▶ Given task
Print the data exactly as it is given, please.

### Recorded information

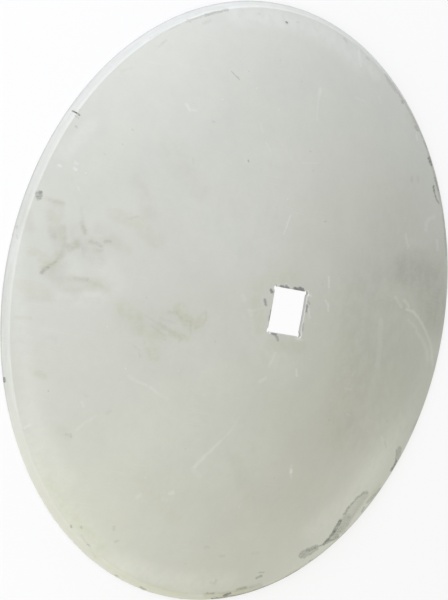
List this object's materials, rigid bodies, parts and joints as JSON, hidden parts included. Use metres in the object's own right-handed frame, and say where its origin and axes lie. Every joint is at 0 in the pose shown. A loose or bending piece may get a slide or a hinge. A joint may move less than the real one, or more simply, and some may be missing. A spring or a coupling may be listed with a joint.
{
  "type": "harrow disc blade",
  "caption": "Round dished steel disc blade for a disc harrow, with a square centre hole for the gang shaft and a bevelled cutting edge on the bulging side.",
  "frame": {"origin": "centre of the circle that the rim stands on, at the level of the disc's lowest point", "axes": "+Z along the disc's axis, out of the bulging side; +X and +Y square to the sides of the centre hole"},
  "size_m": [0.56, 0.56, 0.0675],
  "materials": {
    "painted_steel": "thin pale grey-green paint, semi-gloss, lightly scratched and scuffed"
  },
  "bodies": {
    "root": {"disc_blade": "painted_steel"}
  },
  "joints": []
}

######

▶ Exercise response
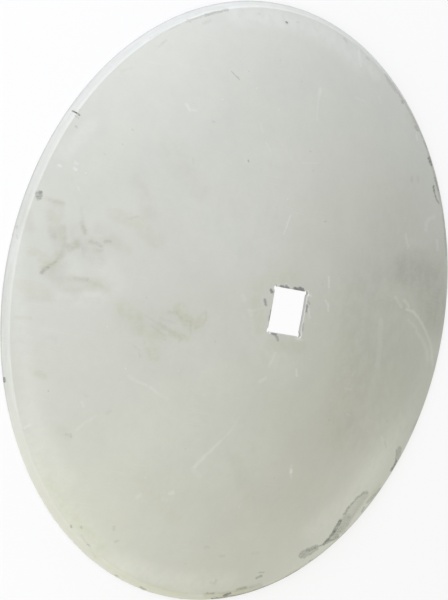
List this object's materials, rigid bodies, parts and joints as JSON, hidden parts included. Use metres in the object's own right-handed frame, and say where its origin and axes lie. Every joint is at 0 in the pose shown. A loose or bending piece may get a slide or a hinge. A joint may move less than the real one, or more simply, and some may be missing. A spring or a coupling may be listed with a joint.
{
  "type": "harrow disc blade",
  "caption": "Round dished steel disc blade for a disc harrow, with a square centre hole for the gang shaft and a bevelled cutting edge on the bulging side.",
  "frame": {"origin": "centre of the circle that the rim stands on, at the level of the disc's lowest point", "axes": "+Z along the disc's axis, out of the bulging side; +X and +Y square to the sides of the centre hole"},
  "size_m": [0.56, 0.56, 0.0675],
  "materials": {
    "painted_steel": "thin pale grey-green paint, semi-gloss, lightly scratched and scuffed"
  },
  "bodies": {
    "root": {"disc_blade": "painted_steel"}
  },
  "joints": []
}